I ordered two new Pagan books this month. I’ve read one and I’m waiting for the other to arrive. This is HUGE progress. There is a long, long list of Pagan books I want to get and read, and it isn’t even complete. But I’m doing what I can for that, and it’s dependant on finances, which are currently limited for us.
Gaia told me to spend more time with her and more time in nature. I haven’t been doing much of that.
I have been documenting when I do big stuff for Druidry, but not so much the little stuff. Often, I forget, but even when I don’t writing down every time I meditate or such makes it seem more overwhelming than it already is.
I’m Flamekeeping tonight for the first time in a long time, and I want to keep that up.
I also knit sometimes, which is meditative for me and can be part of my spiritual practice, especially when I’m Flametending.
I have a ton of Pagan apps on my phone: Tarot, Runes, Ogham, Crystals, Power Animals, Moon phase calendars, etc. I try to look at my card of the day, rune of the day, the Moon sign, and read my horoscope for my sun sign and ascendant. I try to draw a single card each day for most of the other divination apps on my phone. I don’t always manage it, though I usually at least glance at my card and rune of the day.
Sometimes, though rarely lately , I do a reading using either my phone or one of the physical Oracle Decks we own.
About two weeks ago I set up two outdoor altars/shrines/offering tables. The first is in a private part of our property and specifically for me to commune with Gaia there. The other is under a tree in our backyard and is a more general one. I can still worship Gaia there, too, though the other one is specifically for her. In fact, the second one is where I did the ritual for her the other night.

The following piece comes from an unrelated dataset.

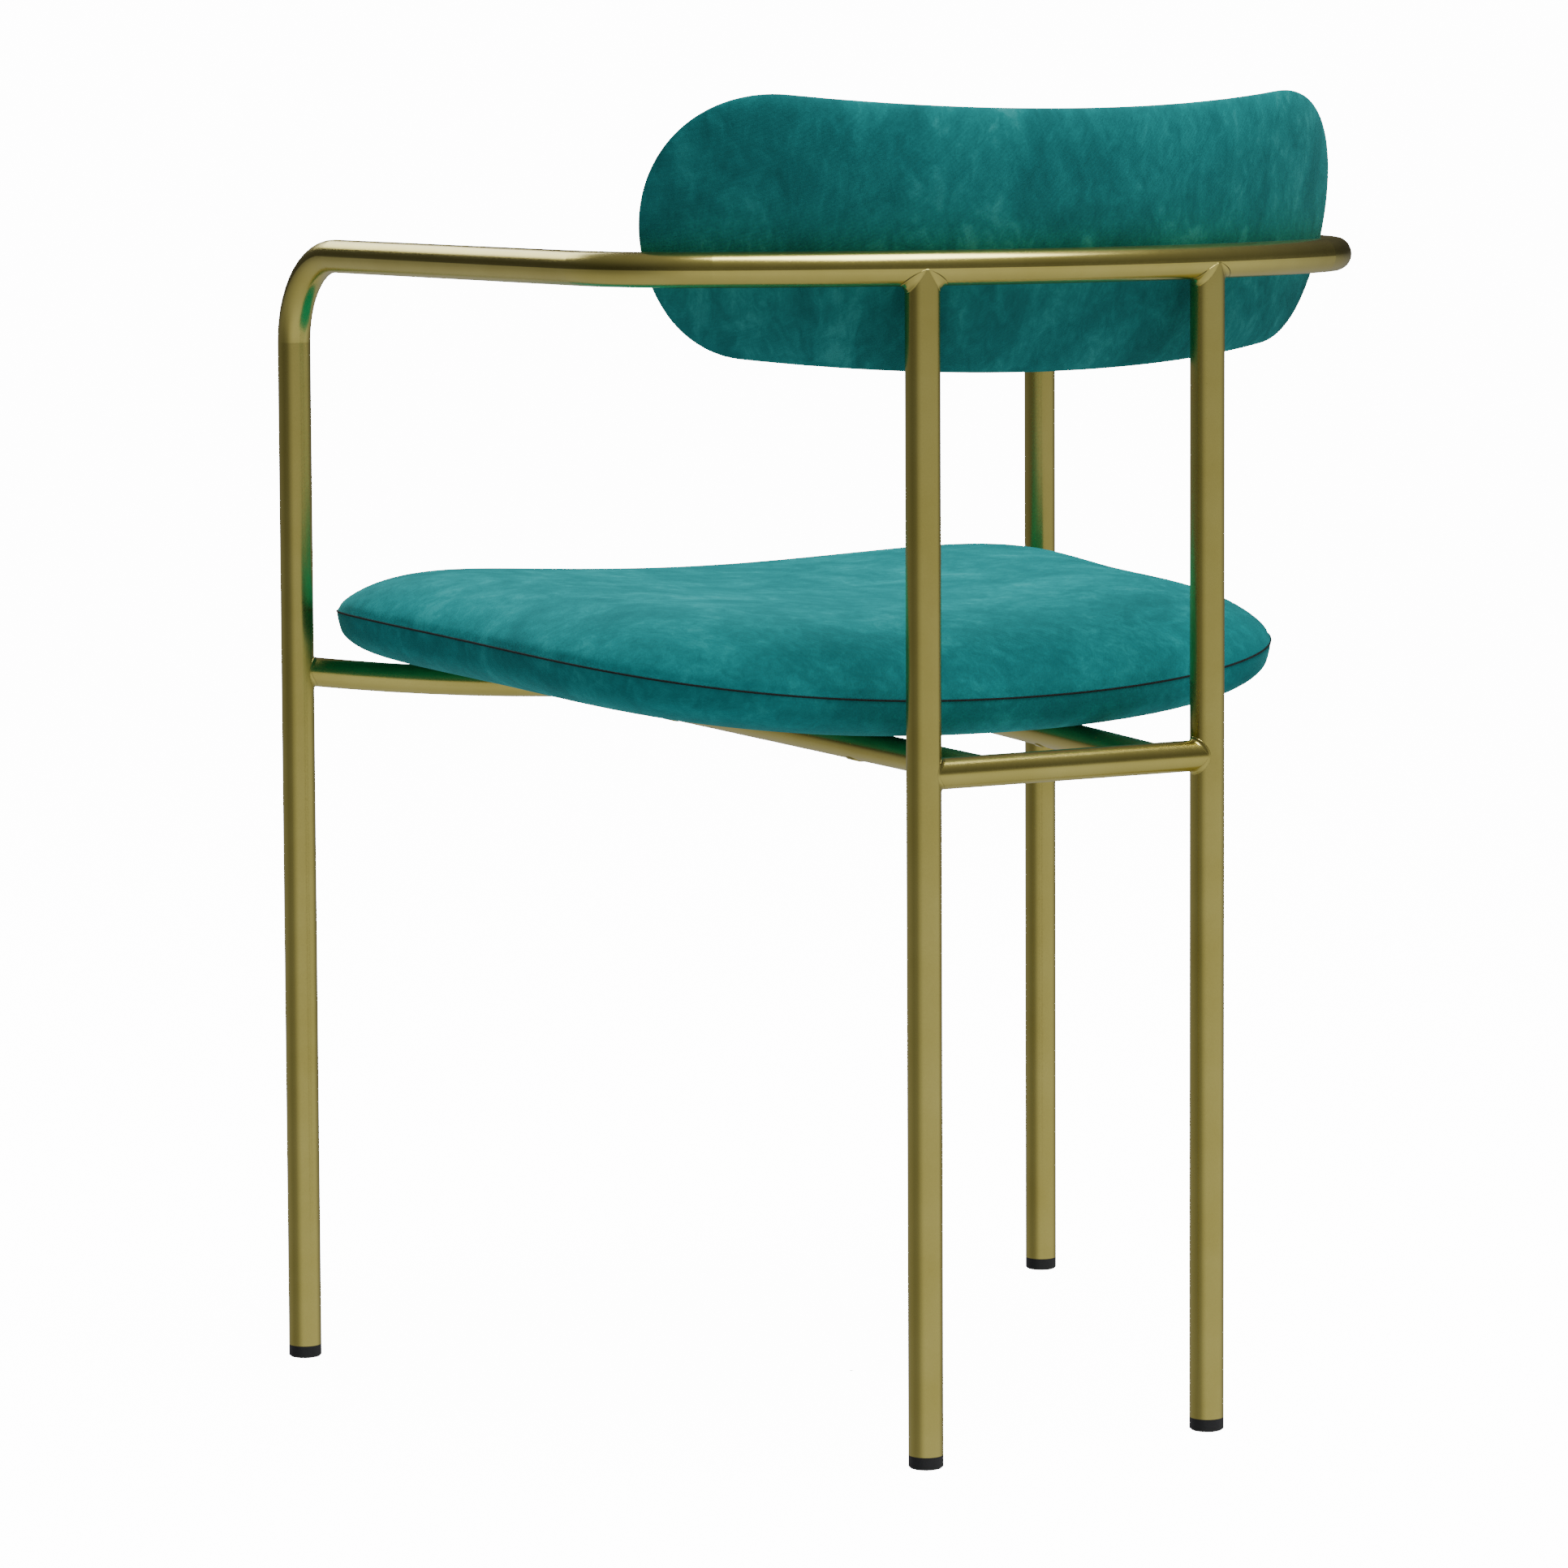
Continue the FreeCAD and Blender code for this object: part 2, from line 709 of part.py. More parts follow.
def make_seat_fasteners():
    nuts, bolts, washers, plugs = [], [], [], []
    for place in seat_bolt_places:
        nut_top = Vector(place.x, place.y, tee_nut_top(place))
        nut_profile = [
            (thread_radius, 0),
            (tee_nut_flange_radius, 0),
            (tee_nut_flange_radius, tee_nut_flange_thickness),
            (tee_nut_barrel_radius, tee_nut_flange_thickness),
            (tee_nut_barrel_radius, tee_nut_flange_thickness + tee_nut_barrel_length),
            (thread_radius, tee_nut_flange_thickness + tee_nut_barrel_length),
        ]
        nuts.append(turned(nut_profile, nut_top, UP * -1))
        head_foot = place + UP * (seat_bolt_head_top - seat_bolt_head_height)
        length = nut_top.z - place.z - seat_bolt_head_top + bolt_tip_gap
        bolt_profile = [
            (0, 0),
            (seat_bolt_head_radius, 0),
            (seat_bolt_head_radius, seat_bolt_head_height),
            (bolt_radius, seat_bolt_head_height),
            (bolt_radius, seat_bolt_head_height + length),
            (0, seat_bolt_head_height + length),
        ]
        bolts.append(turned(bolt_profile, head_foot, UP))
        blank = Part.makeCylinder(washer_radius, rail_r, place + UP * seat_bolt_head_top, UP)
        washer = blank.common(rod([seat_bar_edge()], rail_r - rail_wall))
        washers.append(only_solid(washer.cut(Part.makeCylinder(clearance_radius, rail_od, place, UP))))
        stem = Part.makeCylinder(access_hole_radius - fit_gap / 2, rail_od, place, UP * -1)
        button = stem.common(rod([seat_bar_edge()], rail_r + plug_stand_out))
        plugs.append(only_solid(button.cut(rod([seat_bar_edge()], rail_r - plug_depth))))
    return {
        "seat_tee_nuts": both_sides(nuts),
        "seat_bolts": both_sides(bolts),
        "seat_saddle_washers": both_sides(washers),
        "seat_bar_hole_plugs": both_sides(plugs),
    }


def back_board_layer(front, rear, spread):
    """A slab following the pad's curve, spread this far past the board's own edge."""
    inset = cover_thickness - spread
    return solid_between(
        back_place(back_board_share, inset, level(front)), back_place(back_board_share, inset, level(rear))
    )


rear_half_corner = Vector(-front_leg_spacing, back_pad_y - 60, arm_height - 2 * back_pad_half_height)
rear_half = Part.makeBox(2 * front_leg_spacing, 200, 4 * back_pad_half_height, rear_half_corner)


def make_back_pad():
    board_front = -back_board_front_offset
    board_rear = board_front + back_board_thickness
    behind = board_rear + 2 * back_pad_rear_crown
    board = back_board_layer(board_front, board_rear, 0)
    foam_inset = cover_thickness + layer_gap
    inner = solid_between(
        back_place(1, foam_inset, back_crown(-back_pad_front_crown, foam_inset)),
        back_place(1, foam_inset, back_crown(back_pad_rear_crown, foam_inset)),
    )
    foam = inner.cut(back_board_layer(board_front - layer_gap, behind, layer_gap))
    wadding = inner.common(back_board_layer(board_rear + layer_gap, behind, 0))
    front_cover = solid_between(
        back_place(1, 0, back_crown(-back_pad_front_crown, 0)),
        back_place(1, cover_thickness, back_crown(-back_pad_front_crown, cover_thickness)),
    )
    rear_cover = solid_between(
        back_place(1, cover_thickness, back_crown(back_pad_rear_crown, cover_thickness)),
        back_place(1, 0, back_crown(back_pad_rear_crown, 0)),
    )
    for start, direction in back_bolt_lines():
        hole = Part.makeCylinder(clearance_radius, back_hole_length, start, direction)
        reach = board_front_distance(start, direction)
        head_place = start + direction * (reach - back_bolt_head_recess)
        head_room = Part.makeCylinder(
            back_bolt_head_radius + fit_gap, back_bolt_head_height + back_bolt_head_room, head_place, direction
        )
        for tool in (hole, mirrored(hole)):
            board = board.cut(tool)
            wadding = wadding.cut(tool)
            rear_cover = rear_cover.cut(tool.common(rear_half))
        for tool in (head_room, mirrored(head_room)):
            foam = foam.cut(tool)
            board = board.cut(tool)
    return {
        "back_board": [only_solid(board)],
        "back_foam": [only_solid(foam)],
        "back_wadding": [only_solid(wadding)],
        "back_front_cover": [only_solid(front_cover)],
        "back_rear_cover": [only_solid(rear_cover)],
    }


def make_back_fasteners():
    bolts, nuts = [], []
    for start, direction in back_bolt_lines():
        reach = board_front_distance(start, direction)
        seat_of_head = reach - back_bolt_head_recess + fit_gap
        tip = tube_r - rivet_nut_length + bolt_tip_gap
        bolt_profile = [
            (0, tip),
            (bolt_radius, tip),
            (bolt_radius, seat_of_head),
            (back_bolt_head_radius, seat_of_head),
            (back_bolt_head_radius, seat_of_head + back_bolt_head_height),
            (0, seat_of_head + back_bolt_head_height),
        ]
        bolts.append(turned(bolt_profile, start, direction))
        wall_inside = math.sqrt((tube_r - tube_wall) ** 2 - rivet_nut_bulb_radius ** 2) - fit_gap
        nut_profile = [
            (thread_radius, tube_r - rivet_nut_length),
            (rivet_nut_radius, tube_r - rivet_nut_length),
            (rivet_nut_radius, wall_inside - rivet_nut_bulb_length),
            (rivet_nut_bulb_radius, wall_inside - rivet_nut_bulb_length),
            (rivet_nut_bulb_radius, wall_inside),
            (rivet_nut_radius, wall_inside),
            (rivet_nut_radius, tube_r - fit_gap),
            (thread_radius, tube_r - fit_gap),
        ]
        nuts.append(turned(nut_profile, start, direction))
    return {"back_bolts": both_sides(bolts), "back_rivet_nuts": both_sides(nuts)}


def main():
    rear_leg = make_rear_leg()
    parts = {
        "frame_hoop": [make_frame_hoop()],
        "rear_leg_left": [rear_leg],
        "rear_leg_right": [mirrored(rear_leg)],
        "rear_cross_rail": [make_cross_rail()],
        "front_rail": [make_front_rail()],
        "seat_bar_left": [make_seat_bar(1)],
        "seat_bar_right": [make_seat_bar(-1)],
        "foot_glide_front_left": [make_foot_glide(front_leg_x, front_leg_y)],
        "foot_glide_front_right": [make_foot_glide(-front_leg_x, front_leg_y)],
        "foot_glide_rear_left": [make_foot_glide(rear_leg_x, rear_leg_y)],
        "foot_glide_rear_right": [make_foot_glide(-rear_leg_x, rear_leg_y)],
    }
    parts.update(make_weld_beads())
    parts.update(make_seat_pad())
    parts.update(make_seat_fasteners())
    parts.update(make_back_pad())
    parts.update(make_back_fasteners())
    os.makedirs("parts", exist_ok=True)
    for node, solids in parts.items():
        shape = solids[0] if len(solids) == 1 else Part.makeCompound(solids)
        shape.exportStep(os.path.join("parts", node + ".step"))
        box = shape.BoundBox
        print(
            f"{node:26s} solids {len(shape.Solids)} valid {shape.isValid()} volume {shape.Volume:12.1f}"
            f"  x {box.XMin:7.1f} {box.XMax:7.1f}  y {box.YMin:7.1f} {box.YMax:7.1f}"
            f"  z {box.ZMin:7.1f} {box.ZMax:7.1f}"
        )


main()
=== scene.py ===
"""Dining armchair: brass-plated tube frame with a velvet saddle seat and a curved velvet back pad.

Metres, +Z up, the sitter faces -Y. Tube and fastener nodes keep their own meshes; the pads, the
seams and the weld fillets are surfaces made here from the sizes of the nodes they stand for.
"""
import bpy
import math
import bmesh
import numpy as np
from mathutils import Matrix, Vector


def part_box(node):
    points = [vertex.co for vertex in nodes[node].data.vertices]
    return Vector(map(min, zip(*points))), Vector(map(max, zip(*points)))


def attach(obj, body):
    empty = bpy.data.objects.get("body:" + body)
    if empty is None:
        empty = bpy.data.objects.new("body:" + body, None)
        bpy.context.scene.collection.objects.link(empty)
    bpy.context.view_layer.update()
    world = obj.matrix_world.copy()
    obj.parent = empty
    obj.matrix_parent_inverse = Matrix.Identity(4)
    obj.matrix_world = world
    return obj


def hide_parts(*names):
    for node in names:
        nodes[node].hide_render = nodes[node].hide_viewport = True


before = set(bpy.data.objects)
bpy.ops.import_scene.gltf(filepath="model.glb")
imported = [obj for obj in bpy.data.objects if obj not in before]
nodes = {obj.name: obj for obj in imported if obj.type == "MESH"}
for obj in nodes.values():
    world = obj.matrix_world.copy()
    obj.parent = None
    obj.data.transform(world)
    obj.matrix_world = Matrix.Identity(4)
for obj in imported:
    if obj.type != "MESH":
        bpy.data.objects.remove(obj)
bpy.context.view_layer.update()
MM = 0.001


# ------------------------------------------------------------------ places read from the frame
def centre(node):
    low, high = (np.array(corner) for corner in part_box(node))
    return (low + high) / 2


def size(node):
    low, high = (np.array(corner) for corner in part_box(node))
    return high - low


tube_radius = size("rear_leg_left")[0] / 2
rail_radius = size("rear_cross_rail")[2] / 2
front_leg_x, front_leg_y = centre("foot_glide_front_left")[:2]
rear_leg_x, rear_leg_y = centre("foot_glide_rear_left")[:2]
arm_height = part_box("frame_hoop")[1][2] - tube_radius
cross_rail_z = centre("rear_cross_rail")[2]
front_rail_middle_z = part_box("front_rail")[0][2] + rail_radius
front_rail_end_z = 425.1 * MM
bar_rear_x = 57.9 * MM
bar_front_x = 82.2 * MM
back_rail_radius = 403.2 * MM
front_rail_sag = front_rail_end_z - front_rail_middle_z
front_rail_radius = (front_leg_x ** 2 + front_rail_sag ** 2) / (2 * front_rail_sag)


def front_rail_z(x):
    """Centre line of the front rail: a circular sag between the front legs."""
    return front_rail_middle_z + front_rail_radius - np.sqrt(front_rail_radius ** 2 - x ** 2)


bar_front_z = front_rail_z(bar_front_x)


# ------------------------------------------------------------------ mesh helpers
def make_mesh(name, points, faces, smooth=True):
    mesh = bpy.data.meshes.new(name)
    mesh.from_pydata([tuple(p) for p in points], [], [tuple(int(i) for i in f) for f in faces])
    mesh.validate()
    if smooth:
        mesh.shade_smooth()
    obj = bpy.data.objects.new(name, mesh)
    bpy.context.scene.collection.objects.link(obj)
    return obj


def grid_faces(rows, columns, close_rows=False, close_columns=False, start=0):
    """Quads of a grid of points laid out row by row."""
    r = np.arange(rows if close_rows else rows - 1)[:, None]
    c = np.arange(columns if close_columns else columns - 1)[None, :]
    r2, c2 = (r + 1) % rows, (c + 1) % columns
    quads = np.stack([r * columns + c, r * columns + c2, r2 * columns + c2, r2 * columns + c], axis=-1)
    return quads.reshape(-1, 4) + start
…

My friend helped me with them, though there really wasn’t much setup required, mercifully. The first is about six bricks together from a collection we have that was from a one hundred year old building in Ocean City, New Jersey. The second is a plank of wood that I think was part of the house or something in or on it. We set it on four more bricks that aren’t held together to keep the wood from rotting where it would touch the ground. When I’m not using it, we keep three mor bricks on top of it to keep it from blowing away or getting moved.
I cleansed and blessed them both with seawater and sage smoke. I asked Gaia to bless them and asked her to bless and protect the one for her as sacred space, as well as the place, my partners, my self, and all the living creatures and beings on our property. I read “The Witche’s Creed” by Doreen Valiente over both and a prayer of Thanksgiving over the second one. Then I closed the ritual for each. I’m so glad, and so, so happy that they’re there and it’s done!
Okay, that’s all I can think of right now. But I still want to write about where I’m going, and I might have forgotten stuff. So I’ll try to write a third post including anything I forgot, if I did, and writing about where I want to go.